И тут они вспомнили, что направлялись к лифту. В лифте тоже не обошлось без приключений. В кабину к ним вошла та самая девушка в кожаном с медью костюме. Любомиру она улыбнулась, как старому знакомому, но разговаривать была явно не намерена. Женька отметил про себя, что в глазах ее промелькнуло что-то необъяснимо странное, если не сказать, жуткое. Свой этаж девушка не назвала, и Черный растерянно произнес:

– Нам на двенадцатый.

После чего лифт бесшумно тронулся.

И вот тогда девушка, стоявшая в углу, закрыла глаза и стала медленно оседать на пол. Это было так неожиданно, что ни один из четверых даже не успел еще ничего сказать, когда лифт внезапно остановился, двери открылись, и вошли двое парней в джинсах и коротеньких курточках, точь-в-точь таких, какие носили сто пятнадцать лет назад. Парни перекрестились, потом очень грубо подняли девушку под мышки, с непонятной тщательностью изучили ее часы и, совершенно не обращая внимания на стоящих в лифте пришельцев, шагнули в дверной проем. Цанев первым вышел из оцепенения и, еще не придумав, что сказать, просто схватил одного из парней за рукав. Тот обернулся и произнес несколько слов на незнакомом языке.

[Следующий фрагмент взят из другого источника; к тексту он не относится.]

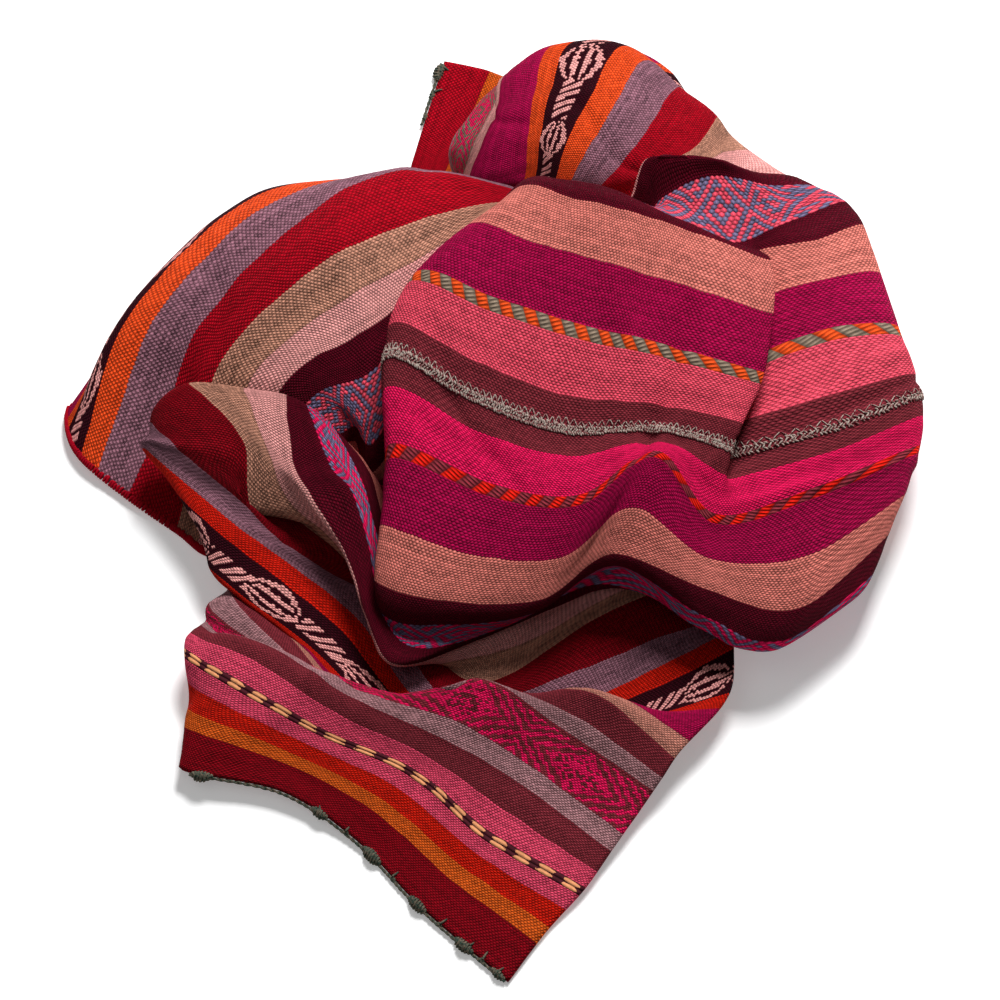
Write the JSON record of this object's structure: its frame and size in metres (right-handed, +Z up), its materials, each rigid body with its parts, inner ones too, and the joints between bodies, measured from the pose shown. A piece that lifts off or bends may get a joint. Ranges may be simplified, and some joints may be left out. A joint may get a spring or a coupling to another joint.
{
  "type": "folded woven blanket",
  "caption": "Striped hand-woven wool blanket of joined panels, lying loosely folded and crumpled in a heap.",
  "frame": {"origin": "centre of the bounding box's bottom face, on the floor under the blanket", "axes": "+Z up from the floor; -Y towards the front flap, the side that the picture is taken from; +X to the right as seen from there"},
  "size_m": [0.4972, 0.6164, 0.0875],
  "materials": {
    "front_cloth": "warp-faced wool weave with crimson, pink, orange and maroon stripes",
    "back_cloth": "warp-faced wool weave with salmon, crimson, orange and maroon stripes",
    "edging_wool": "grey-green spun wool"
  },
  "bodies": {
    "root": {"front_panel": "front_cloth", "back_panel": "back_cloth", "front_edging": "edging_wool", "back_edging": "edging_wool"}
  },
  "joints": []
}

– Что с ней? – спросил Цанев по-русски.

– Глупый вопрос, – по-русски ответил парень. – Она мертва.

– Вы что, врач?! – обозлился Цанев. – Может быть, ей просто стало плохо.

Парень выразительно постучал себя пальцем по голове, причем было ясно, что за сто пятнадцать лет смысл этого жеста изменился не слишком, а его спутник повернулся и, равнодушно двигая челюстями (он что-то жевал), коротко и непонятно выругался. После чего оба вышли на этаж и, не оглядываясь, поволокли недвижное тело по коридору. Двери лифта сомкнулись.